La raison de la chute du trafic fluvial au premier semestre 2023 se trouve, certes, du côté de l’interruption de navigation pendant un mois sur le Rhône en lien avec les grèves contre la réforme des retraites. Mais le recul constant du trafic sur le bassin au cours des années précédentes ne s’explique pas aussi aisément.

« Mon désarroi, c’est pourquoi cela ne marche pas le fluvial sur l’axe Rhône-Saône-Méditerranée ? Depuis 5 ans, les trafics stagnent voire diminuent. Quelles sont les raisons de cette particularité ? a relevé Thierry Guimbaud, directeur général de Voies navigables de France. L’infrastructure ? c’est l’une des meilleures ! même s’il y a l’absence du grand gabarit pour relier le bassin au Nord de l’Europe. Les investissements ? il n’y a pas forcément de retard. L’engagement des acteurs ? il y a une intégration avec Medlink Ports. Il y a aussi une sorte de gouvernance. Pas de port maritime ? Il y a Marseille. La concurrence du ferroviaire ? VNF et SNCF Réseau travaillent ensemble. La raison, c’est sans doute un sujet d’offre, sa visibilité, une méconnaissance du rôle fleuve. Pourquoi ne pas se donner un objectif chiffré pour passer de la bonne volonté à la réalité opérationnelle ? ».

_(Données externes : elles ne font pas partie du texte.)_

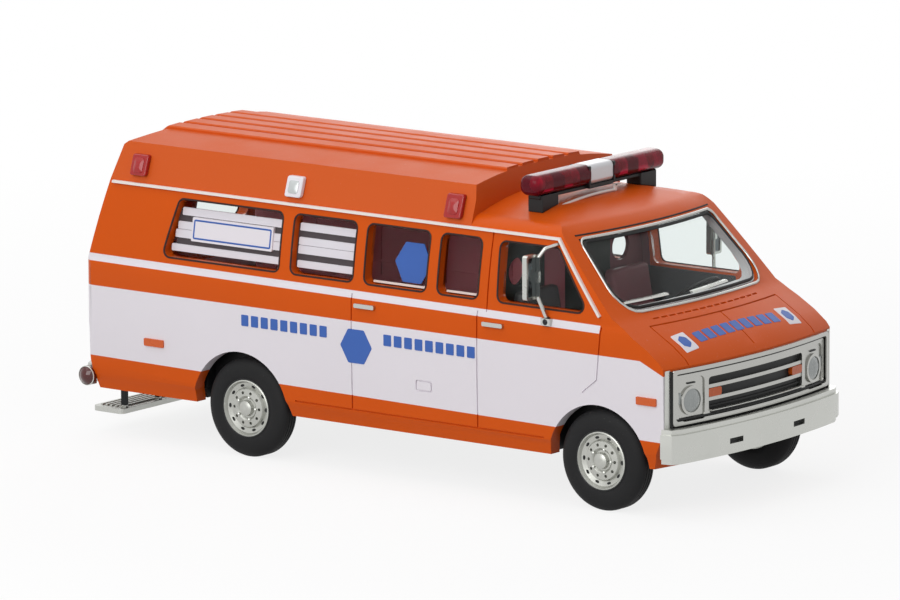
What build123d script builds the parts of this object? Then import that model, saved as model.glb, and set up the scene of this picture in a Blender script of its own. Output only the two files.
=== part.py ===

« Pourquoi le trafic ne décolle pas ? Il n’y a pas assez d’opérateurs économiques pour qu’il se développe, pas assez d’investissements privés. Nous sommes toujours sur des investissements publics, sur les modèles portuaires publics. Cette situation crée une difficulté dans un monde concurrentiel », a ajouté Cécile Avezard, directrice Rhône-Saône de VNF. Pour elle, la remise en concurrence pour plusieurs concessions sur le Rhône et la Saône peut être une opportunité, en plus de l’avantage environnemental des modes massifiés.

Pour une meilleure visibilité de l’offre

« Pour nous, le rail ou la barge, c’est « green » par rapport à la route, a dit Emmanuel Delachambre pour CMA CGM, rappelant aussi la décision de cet armateur sur le surcoût de la manutention fluviale. 60% de nos volumes sur l’axe prennent la barge, c’est un pallier. Sachant que de Marseille à Lyon, soit 300km, le poids lourd est performant. Nous essayons de développer des collaborations à Mourepiane pour le ferroviaire, à Fos pour le fluvial. Nous sommes intéressés par le renouvellement de la concession à Lyon. Nous concentrons nos volumes, nous avons besoin de transit time performant et de fréquence avec les modes massifiés. Notre objectif est d’atteindre une part de 80% au lieu de 60% aujourd’hui. Pour y parvenir, une meilleure visibilité de l’offre et du prix est nécessaire pour emporter la conviction du client ».

Concernant le ferroviaire, l’avis est implacable : « Pour un groupe comme CMA CGM qui a une vision internationale, la France n’a pas le niveau d’investissement pour avoir une infrastructure ferroviaire digne de ce nom. La puissance publique doit continuer à investir sur ses réseaux ».

« Notre objectif est de parvenir à une part de 40% par le rail et la barge à la fin 2024, nous sommes déjà à 30% sur l’axe lyonnais. Il faut savoir que la barge avec les pré- et post-acheminements n’est pas moins cher que la route. Le ferroviaire est plus favorable : la fréquence, la rapidité sont plus faciles pour réaliser un report modal depuis la route, surtout à l’export », a indiqué Géraldine Staron, responsable régionale de Bolloré Logistics. Elle a aussi évoqué le rôle d’un commissionnaire de transport pour l’acculturation au report modal vers le ferroviaire et le fluvial et la problématique du repositionnement des conteneurs vides. 

« Le transport fluvial est le moins aidé, et le plus coûteux avec les surcoûts de manutention », pour Fabien Combronde, du groupe éponyme.

« Nous sommes devenus membre de Medlink Ports comme armateur, il a fallu un peu insister pour entrer, a déclaré Claus Ellemann-Jensen, directeur général de Hapag Lloyd France. Nous sommes un pure player, nous travaillons avec des spécialistes pour les transports routier, ferroviaire, fluvial. Nous investissons, nous prenons des risques, nous perdons de l’argent. Le premier semestre 2023 n’est pas le meilleur pour parler de l’avenir avec un repli des volumes de 4% en lien avec les conflits sociaux. Mais il faut tenir bon, persévérer. Marseille-Fos n’est plus le maillon faible, il y a de la fluidité. Il n’y a pas de solution magique mais la coopération, les échanges entre les différents acteurs est la voie à suivre. Les clients regardent les coûts, les solutions « vertes » marchent. C’est à nous de convaincre ».